Several generations are gathered at the club, testament to the impact Sir Colin had on the community.

"He was always someone that the young fellas can relate to," Church said.


"He sometimes would have been too straight a shooter for some of them, but they'd go and talk to him to get advice on how they'd played that day."

The realisation that next time they played they would look up in the stands and see a space where Sir Colin used to be left many in the club feeling "hollow", he said.

"It's a really weird feeling."

Church said Sir Colin's impact on the club had been huge. He had been involved at every level and had "done wonders for the club".

"He brought all that experience back to our club. He didn't have to come back - he could have easily just left Te Kuiti but he didn't."

King Country Rugby Union chairman Ivan Haines worked with Sir Colin in various rugby roles since the 1990s.


He said the man's humility meant the New Zealand public never heard about much of the work Sir Colin did, especially for charity, including his work with IHC and the Rugby Foundation.

"He was really passionate about it. He was always thinking about the kids and growing rugby, growing the game - it was his whole life.

"But he was humble about his impact.

"That's why you don't hear about it. He'd be embarrassed. He was a bloody good bloke.

"I'd pin him up beside Hillary as an icon of New Zealand. He may not have scaled Everest but he's knocked a few mountains off."

Legendary sheep shearer Sir David Fagan was at the club to pay his respects.


The world champion shearer grew up in Te Kuiti watching Colin Meads playing rugby for the All Blacks but only got to know him in later years, as Fagan's son and Sir Colin's grandson have been best mates since kindergarten.

As a farmer, shearing was in Sir Colin's blood, and he attended all the local shearing events, sometimes riding the quad bike as part of the show.

"Whenever we needed Colin as a guest or celebrity he would be there. I think he had a lot of respect for the shearing side."

After Sir David was knighted in 2016 the pair had "a bit of a giggle" over their titles, Sir David said.

"Because both of us have the same attitude - we don't feel any different because of it ... He's just a good bugger. But he thoroughly deserved the knighthood."

Waitomo District mayor Brian Hanna said there would undoubtedly be a large farewell for Sir Colin, once the news had sunk in.


"Our district is in a state of numbness," he said.

"He was the most famous New Zealander alive, not only for his rugby but for his fundraising for the area and New Zealand in general. The things he's done since he's hung up his rugby boots have been phenomenal."

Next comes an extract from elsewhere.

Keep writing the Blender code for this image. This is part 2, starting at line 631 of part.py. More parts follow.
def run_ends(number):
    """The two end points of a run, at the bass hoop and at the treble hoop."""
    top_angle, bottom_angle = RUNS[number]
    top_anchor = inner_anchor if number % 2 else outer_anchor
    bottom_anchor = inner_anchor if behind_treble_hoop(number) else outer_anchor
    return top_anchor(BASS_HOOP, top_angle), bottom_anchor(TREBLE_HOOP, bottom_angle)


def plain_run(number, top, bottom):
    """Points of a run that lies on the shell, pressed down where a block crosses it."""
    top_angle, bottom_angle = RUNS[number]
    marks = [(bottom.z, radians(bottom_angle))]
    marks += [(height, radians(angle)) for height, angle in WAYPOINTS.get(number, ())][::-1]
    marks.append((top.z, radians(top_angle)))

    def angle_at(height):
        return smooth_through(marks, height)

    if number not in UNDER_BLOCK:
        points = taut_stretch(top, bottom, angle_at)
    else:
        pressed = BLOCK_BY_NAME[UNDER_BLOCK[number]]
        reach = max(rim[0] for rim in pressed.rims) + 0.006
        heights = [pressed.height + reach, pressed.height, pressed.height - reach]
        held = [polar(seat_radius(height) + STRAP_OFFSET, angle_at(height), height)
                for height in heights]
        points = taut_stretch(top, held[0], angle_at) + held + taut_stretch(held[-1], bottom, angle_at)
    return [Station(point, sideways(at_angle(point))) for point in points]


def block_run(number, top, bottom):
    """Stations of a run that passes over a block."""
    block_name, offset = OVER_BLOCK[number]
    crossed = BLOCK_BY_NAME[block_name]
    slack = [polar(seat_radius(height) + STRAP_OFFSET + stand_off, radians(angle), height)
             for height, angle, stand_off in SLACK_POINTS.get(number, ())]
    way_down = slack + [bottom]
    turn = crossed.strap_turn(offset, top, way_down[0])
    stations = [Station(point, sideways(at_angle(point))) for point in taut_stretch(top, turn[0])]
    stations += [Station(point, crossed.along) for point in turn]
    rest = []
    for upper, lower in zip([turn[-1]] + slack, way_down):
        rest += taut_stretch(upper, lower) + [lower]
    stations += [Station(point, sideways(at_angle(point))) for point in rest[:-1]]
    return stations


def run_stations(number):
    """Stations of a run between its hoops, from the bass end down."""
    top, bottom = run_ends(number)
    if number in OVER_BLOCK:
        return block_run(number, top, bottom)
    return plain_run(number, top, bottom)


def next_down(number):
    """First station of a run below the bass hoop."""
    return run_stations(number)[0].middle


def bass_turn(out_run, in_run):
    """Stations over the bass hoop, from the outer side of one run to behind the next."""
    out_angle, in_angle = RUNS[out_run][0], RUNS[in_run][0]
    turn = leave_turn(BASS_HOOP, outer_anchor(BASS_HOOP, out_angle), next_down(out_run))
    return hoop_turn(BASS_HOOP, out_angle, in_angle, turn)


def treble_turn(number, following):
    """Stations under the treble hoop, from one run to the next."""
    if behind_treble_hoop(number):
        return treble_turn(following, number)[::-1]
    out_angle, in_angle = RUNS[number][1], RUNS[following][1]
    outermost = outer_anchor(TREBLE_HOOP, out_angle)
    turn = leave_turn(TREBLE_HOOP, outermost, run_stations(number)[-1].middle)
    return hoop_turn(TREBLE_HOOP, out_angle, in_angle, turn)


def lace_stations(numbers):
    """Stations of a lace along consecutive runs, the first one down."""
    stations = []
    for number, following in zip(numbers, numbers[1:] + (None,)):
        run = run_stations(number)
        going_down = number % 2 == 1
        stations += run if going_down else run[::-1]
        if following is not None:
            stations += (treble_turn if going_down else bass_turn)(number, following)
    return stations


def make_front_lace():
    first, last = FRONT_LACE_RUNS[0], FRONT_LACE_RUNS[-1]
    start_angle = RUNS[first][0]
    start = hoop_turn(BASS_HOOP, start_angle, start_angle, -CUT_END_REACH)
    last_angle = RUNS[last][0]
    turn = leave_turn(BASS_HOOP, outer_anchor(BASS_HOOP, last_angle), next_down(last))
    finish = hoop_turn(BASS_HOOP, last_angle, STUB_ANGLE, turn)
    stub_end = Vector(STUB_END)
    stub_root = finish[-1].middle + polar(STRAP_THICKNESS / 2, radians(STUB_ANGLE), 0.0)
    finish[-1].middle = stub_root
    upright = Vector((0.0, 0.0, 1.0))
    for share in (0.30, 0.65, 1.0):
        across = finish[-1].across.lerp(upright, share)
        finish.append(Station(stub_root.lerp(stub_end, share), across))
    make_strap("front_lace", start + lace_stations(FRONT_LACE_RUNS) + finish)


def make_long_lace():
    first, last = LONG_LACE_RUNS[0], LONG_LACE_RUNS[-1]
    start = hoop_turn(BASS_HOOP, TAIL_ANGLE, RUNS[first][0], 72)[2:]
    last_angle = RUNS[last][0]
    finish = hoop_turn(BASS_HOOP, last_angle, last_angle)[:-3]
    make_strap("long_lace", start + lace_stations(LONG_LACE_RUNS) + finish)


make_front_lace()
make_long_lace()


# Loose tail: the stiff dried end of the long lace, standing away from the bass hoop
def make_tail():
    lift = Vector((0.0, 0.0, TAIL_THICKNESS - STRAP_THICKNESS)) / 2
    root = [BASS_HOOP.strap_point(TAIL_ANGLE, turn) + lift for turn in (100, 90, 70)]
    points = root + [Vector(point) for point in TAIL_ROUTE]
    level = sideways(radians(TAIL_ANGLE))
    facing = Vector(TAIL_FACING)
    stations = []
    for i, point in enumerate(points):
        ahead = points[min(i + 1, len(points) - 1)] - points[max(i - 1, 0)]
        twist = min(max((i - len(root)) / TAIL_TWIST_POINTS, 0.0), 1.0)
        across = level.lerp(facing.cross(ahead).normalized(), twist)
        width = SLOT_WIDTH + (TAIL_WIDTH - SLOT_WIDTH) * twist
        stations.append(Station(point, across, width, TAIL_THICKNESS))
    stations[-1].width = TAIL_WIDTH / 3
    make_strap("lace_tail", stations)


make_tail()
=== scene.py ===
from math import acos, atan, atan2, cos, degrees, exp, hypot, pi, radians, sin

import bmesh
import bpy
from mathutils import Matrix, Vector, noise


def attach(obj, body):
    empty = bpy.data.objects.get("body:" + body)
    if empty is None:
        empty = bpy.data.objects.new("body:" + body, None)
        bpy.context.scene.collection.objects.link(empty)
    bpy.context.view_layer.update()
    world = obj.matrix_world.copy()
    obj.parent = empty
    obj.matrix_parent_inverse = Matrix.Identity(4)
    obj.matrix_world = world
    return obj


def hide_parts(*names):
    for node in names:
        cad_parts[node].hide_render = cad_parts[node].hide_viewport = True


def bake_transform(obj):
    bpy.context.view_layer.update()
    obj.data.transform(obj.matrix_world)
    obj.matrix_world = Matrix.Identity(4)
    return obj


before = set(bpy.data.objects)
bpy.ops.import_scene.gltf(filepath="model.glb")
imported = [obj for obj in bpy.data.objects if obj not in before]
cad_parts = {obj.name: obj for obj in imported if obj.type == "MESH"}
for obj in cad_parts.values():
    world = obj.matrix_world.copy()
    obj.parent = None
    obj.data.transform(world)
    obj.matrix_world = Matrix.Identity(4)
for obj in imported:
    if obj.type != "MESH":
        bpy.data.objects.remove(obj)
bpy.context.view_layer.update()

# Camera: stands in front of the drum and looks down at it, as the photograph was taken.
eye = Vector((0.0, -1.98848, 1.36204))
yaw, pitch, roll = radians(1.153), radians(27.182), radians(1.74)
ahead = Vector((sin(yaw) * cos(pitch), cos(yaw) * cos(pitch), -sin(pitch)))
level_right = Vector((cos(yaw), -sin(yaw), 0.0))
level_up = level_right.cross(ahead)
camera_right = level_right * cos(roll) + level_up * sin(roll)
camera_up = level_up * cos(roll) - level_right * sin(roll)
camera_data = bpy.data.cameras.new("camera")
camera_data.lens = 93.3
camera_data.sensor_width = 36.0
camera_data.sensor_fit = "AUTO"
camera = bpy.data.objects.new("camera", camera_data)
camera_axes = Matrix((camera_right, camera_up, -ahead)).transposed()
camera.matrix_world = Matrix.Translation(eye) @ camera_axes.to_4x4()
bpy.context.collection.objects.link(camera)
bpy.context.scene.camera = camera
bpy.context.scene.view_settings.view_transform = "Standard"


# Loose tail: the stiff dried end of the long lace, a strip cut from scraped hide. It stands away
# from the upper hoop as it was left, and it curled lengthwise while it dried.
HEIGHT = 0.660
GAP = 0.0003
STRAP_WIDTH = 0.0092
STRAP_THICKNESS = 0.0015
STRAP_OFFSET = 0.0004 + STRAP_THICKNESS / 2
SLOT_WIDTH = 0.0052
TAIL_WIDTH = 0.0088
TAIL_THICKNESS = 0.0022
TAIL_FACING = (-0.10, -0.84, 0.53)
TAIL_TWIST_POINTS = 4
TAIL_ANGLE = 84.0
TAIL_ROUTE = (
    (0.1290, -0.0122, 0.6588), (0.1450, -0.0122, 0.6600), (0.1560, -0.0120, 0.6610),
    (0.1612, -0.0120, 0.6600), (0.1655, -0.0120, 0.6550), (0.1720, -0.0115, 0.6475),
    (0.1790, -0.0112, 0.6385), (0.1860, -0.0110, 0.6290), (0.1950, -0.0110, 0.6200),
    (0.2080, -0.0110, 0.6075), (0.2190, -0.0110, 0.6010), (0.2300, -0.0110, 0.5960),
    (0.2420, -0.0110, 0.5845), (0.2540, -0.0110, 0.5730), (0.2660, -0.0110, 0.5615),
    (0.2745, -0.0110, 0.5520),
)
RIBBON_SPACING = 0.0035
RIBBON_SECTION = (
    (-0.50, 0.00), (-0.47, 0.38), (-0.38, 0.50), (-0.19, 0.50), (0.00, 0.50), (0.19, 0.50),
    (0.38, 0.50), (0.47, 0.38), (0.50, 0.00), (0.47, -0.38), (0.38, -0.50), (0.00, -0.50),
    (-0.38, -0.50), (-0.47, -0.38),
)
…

Hanna said he was grateful everyone had had the chance to celebrate Sir Colin while he was still alive, with the unveiling of the statue on June 19, attended by Sir Colin himself.

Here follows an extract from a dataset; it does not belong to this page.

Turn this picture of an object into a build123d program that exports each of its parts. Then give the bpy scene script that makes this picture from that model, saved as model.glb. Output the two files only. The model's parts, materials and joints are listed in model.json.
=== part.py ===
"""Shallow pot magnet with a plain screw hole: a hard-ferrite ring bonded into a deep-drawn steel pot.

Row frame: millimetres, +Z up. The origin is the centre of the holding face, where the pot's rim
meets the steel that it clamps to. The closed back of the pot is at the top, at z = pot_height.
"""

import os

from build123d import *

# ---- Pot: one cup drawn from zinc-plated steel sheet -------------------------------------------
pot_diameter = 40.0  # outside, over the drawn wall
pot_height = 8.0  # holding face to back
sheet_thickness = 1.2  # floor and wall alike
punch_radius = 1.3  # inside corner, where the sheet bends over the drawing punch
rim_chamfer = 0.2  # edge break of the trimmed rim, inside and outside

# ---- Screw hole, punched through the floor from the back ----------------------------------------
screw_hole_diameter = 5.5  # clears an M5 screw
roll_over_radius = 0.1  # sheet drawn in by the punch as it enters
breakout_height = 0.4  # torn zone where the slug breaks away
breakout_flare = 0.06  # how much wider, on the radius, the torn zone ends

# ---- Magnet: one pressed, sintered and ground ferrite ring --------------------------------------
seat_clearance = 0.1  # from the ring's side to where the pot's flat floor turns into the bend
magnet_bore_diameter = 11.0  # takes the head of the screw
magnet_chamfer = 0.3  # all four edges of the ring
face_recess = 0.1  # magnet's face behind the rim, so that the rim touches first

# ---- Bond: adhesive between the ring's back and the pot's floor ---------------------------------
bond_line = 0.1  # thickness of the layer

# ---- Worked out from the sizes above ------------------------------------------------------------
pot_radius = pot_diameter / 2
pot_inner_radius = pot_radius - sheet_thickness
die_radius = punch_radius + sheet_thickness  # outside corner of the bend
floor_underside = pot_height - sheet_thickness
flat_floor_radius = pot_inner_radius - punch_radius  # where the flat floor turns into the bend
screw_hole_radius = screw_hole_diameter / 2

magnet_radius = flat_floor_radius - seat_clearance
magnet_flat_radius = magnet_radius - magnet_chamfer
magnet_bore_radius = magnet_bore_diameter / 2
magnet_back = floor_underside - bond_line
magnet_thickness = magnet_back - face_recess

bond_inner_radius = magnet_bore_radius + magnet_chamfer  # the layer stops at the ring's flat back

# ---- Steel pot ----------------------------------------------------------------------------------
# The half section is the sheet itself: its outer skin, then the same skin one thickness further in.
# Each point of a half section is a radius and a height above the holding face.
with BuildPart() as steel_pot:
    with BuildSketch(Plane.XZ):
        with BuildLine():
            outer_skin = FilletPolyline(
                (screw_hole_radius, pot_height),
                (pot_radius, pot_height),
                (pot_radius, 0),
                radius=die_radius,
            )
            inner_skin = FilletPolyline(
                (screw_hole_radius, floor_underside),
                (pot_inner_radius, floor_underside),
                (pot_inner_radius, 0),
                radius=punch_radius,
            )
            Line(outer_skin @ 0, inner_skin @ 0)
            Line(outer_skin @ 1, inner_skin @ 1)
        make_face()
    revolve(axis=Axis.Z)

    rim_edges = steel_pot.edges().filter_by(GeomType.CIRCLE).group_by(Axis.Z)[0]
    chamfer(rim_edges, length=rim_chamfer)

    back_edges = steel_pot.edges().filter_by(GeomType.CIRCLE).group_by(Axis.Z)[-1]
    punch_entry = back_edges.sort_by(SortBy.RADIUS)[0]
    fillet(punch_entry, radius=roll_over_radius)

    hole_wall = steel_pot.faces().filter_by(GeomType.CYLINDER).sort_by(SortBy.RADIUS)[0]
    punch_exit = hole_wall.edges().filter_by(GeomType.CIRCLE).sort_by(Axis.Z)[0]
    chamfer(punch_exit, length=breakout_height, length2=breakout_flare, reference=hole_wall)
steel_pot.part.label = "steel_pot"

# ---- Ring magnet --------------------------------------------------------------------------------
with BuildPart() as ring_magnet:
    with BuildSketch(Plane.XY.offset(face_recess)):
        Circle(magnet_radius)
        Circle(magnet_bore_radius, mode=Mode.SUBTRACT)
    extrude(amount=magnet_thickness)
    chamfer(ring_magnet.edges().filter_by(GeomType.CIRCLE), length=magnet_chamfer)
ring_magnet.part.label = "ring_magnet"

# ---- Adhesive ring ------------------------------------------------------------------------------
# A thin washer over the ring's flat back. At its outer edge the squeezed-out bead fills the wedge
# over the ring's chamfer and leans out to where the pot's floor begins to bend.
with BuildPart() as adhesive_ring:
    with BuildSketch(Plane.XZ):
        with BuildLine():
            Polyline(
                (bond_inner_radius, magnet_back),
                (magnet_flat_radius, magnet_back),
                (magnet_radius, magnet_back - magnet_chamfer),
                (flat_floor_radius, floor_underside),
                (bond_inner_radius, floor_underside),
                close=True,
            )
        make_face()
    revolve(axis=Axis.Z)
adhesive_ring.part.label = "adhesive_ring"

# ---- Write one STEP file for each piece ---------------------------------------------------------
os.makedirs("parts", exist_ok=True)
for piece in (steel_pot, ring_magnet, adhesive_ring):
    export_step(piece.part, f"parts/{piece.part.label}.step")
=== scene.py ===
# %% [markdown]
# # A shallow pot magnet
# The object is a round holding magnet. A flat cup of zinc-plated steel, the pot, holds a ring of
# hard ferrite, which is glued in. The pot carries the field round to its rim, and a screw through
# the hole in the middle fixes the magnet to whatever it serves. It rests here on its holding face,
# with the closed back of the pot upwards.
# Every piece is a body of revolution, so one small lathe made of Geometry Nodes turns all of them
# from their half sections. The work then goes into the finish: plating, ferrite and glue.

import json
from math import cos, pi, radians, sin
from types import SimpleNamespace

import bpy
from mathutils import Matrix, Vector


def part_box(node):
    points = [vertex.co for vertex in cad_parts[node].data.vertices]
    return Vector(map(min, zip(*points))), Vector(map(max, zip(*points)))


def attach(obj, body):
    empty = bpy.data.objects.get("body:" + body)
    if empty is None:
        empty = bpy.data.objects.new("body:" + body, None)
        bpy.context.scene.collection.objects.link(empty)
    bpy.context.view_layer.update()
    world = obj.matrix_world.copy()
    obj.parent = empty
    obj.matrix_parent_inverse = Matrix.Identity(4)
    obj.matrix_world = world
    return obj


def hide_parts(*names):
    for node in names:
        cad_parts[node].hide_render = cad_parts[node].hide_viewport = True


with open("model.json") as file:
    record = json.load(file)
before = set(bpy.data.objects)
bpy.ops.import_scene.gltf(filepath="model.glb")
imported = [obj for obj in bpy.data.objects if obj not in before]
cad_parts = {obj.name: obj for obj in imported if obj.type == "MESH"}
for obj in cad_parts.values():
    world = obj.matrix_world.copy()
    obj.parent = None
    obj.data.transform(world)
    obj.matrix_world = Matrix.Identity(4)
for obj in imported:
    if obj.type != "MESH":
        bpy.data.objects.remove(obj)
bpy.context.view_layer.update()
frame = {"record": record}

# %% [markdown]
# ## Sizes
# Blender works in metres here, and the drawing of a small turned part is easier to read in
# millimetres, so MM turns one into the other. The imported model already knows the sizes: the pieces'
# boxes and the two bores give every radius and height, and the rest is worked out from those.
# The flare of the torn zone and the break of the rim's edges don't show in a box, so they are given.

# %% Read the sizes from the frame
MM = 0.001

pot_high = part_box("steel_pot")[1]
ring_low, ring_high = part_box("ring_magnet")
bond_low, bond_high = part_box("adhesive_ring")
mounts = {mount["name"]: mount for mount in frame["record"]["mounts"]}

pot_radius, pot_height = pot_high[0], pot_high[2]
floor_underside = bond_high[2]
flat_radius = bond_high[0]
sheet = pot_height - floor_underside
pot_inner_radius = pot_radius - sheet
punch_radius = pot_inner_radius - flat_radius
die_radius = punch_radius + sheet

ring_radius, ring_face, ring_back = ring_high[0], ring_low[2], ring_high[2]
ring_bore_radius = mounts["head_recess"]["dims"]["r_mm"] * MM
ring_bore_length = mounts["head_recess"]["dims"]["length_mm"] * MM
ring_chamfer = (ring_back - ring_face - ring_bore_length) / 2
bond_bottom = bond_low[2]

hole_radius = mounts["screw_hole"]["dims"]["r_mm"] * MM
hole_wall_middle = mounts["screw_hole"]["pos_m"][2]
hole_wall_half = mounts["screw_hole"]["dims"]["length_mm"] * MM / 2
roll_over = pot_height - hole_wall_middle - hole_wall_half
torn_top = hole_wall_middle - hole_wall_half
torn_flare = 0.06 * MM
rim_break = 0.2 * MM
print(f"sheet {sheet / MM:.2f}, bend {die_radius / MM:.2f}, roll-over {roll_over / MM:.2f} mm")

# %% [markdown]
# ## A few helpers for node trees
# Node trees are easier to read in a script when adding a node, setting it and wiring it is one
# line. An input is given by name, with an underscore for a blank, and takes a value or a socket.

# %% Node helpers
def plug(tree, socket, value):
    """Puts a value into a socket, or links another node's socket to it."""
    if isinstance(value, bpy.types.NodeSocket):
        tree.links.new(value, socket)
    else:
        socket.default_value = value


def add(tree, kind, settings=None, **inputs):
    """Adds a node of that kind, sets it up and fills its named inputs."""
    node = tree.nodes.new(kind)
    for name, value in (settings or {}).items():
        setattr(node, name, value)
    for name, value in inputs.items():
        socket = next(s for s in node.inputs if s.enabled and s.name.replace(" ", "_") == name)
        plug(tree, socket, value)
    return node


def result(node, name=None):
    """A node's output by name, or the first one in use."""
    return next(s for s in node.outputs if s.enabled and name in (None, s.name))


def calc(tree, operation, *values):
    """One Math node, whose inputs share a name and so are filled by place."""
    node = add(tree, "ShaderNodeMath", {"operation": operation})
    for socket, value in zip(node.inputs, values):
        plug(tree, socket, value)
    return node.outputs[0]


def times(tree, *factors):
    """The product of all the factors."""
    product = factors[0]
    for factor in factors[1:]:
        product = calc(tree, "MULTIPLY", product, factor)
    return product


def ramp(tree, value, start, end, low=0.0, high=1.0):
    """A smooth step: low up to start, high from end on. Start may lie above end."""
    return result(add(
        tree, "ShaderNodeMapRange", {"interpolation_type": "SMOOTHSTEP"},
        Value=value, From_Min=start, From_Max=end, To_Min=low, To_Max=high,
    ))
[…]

Auckland artist Natalie Stamilla, creator of the 2.9m bronze sculpture, said she was saddened to hear of his death, but was touched to learn that people were placing tributes at the statue.

Meads was a regular at the local Waitomo Club, where members began raising a glass and reminiscing as they heard of his passing this morning.

"People gave him stick - he was just one of the regulars, you know," said a staff member.


Neighbours said he would always stop to talk and share a drink, and often spoke to children at the local school.

Neighbour Melissa Davis said her eldest daughter, 8, was particularly heartbroken as Meads and his wife Verna would let her swim in their pool.

"He was just an all-round nice bloke," Davis said.

"He had a veggie garden out front and he was always giving us cabbages and caulis. I remember one Christmas, my husband spent the evening trying to put up our trampoline, and Colin stood over the fence laughing."

While some locals had yet to receive the news, Rawles said that the mood was "sombre" as people heard.

"I didn't really know him, as I've only been here a few years, but he's really special to Te Kuiti, and you take it quite personally, when it's one of your own."


Te Kuiti local Jean Hitchen had fond memories of Sir Colin, who she had known since childhood.

His usual greeting was "Gidday girl - how's it going."

"He was just so human. He was a natural. No matter your walk of life - he was an average small-town guy who treated everybody with respect."